CEOs, Shake-ups, and Clogging Up the Works

Last week saw two major shake-ups high up in the technology industry, and big names will soon have new leaders.  Hewlett Packard’s attempt to bring in new faces after scandal forced former CEO Mark Hurd out of the company seems too little too late. In contrast, Google co-founder Larry Page’s surprise rise into the CEO position in place of Eric Schmidt is galvanizing the search-engine giant to take on looming rival Facebook. Both are technology titans with budding identity crises in the face of competition, so how is one reboot taken so well, and the other seen as the mark of failing leadership?

The answer, of course, is timing. Changing leadership is a lot like changing gears of a car with an automatic transmission: you have to do it at just the right moment, or you will wreck your engine. HP is limping out of a controversy, and changing board members now is not the clean slate stockholders need to renew faith. Google, on the other hand, is switching to turbo at the right moment; with Facebook debuting its new mail client in the early spring, Google needs to bring in big guns for the inevitable showdown for top internet company.

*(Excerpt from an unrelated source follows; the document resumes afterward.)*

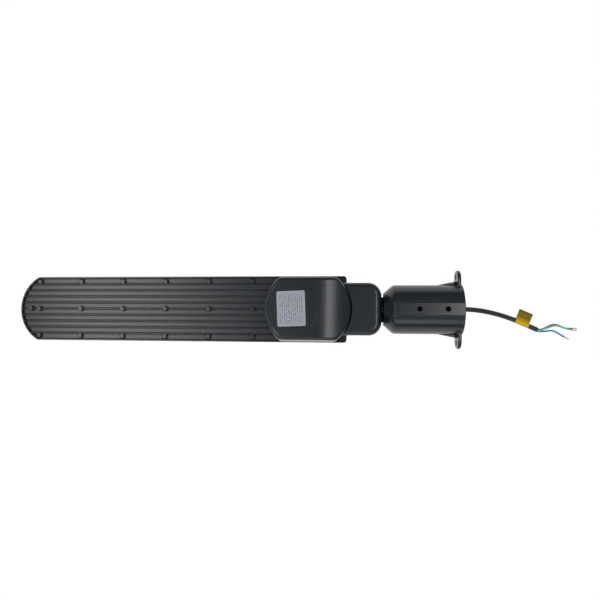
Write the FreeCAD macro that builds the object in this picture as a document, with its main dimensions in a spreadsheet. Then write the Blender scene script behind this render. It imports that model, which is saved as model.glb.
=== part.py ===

Stockholders must feel the throughput, the smooth change of leadership, to stay loyal in this tough economy. HP didn’t have the structure in place to enact an effective transition that would allow stockholders to feel the change’s worthwhile impact. As a result, their last minute replacements read as an attempt to lick wounds rather than a move to strength. Google’s CEO change was unforeseen by most, but the company’s recent struggles in the area of social networking have hobbled its desire to grow. Page is determined to take an aggressive stance at Google’s partnerships with other businesses, a key component in remedying their current plight. Thus, Google’s execs saw a place for struggle and chose to transition as quickly as possible to avoid minimal stock damage.

In this race, changing gears is a necessary part of getting to the top of the tech world, and if HP doesn’t watch out, they’re headed for a spinout. Coordinating a calculated and well-timed transition is essential, and benefits only come to those who mind the speed and shift accordingly.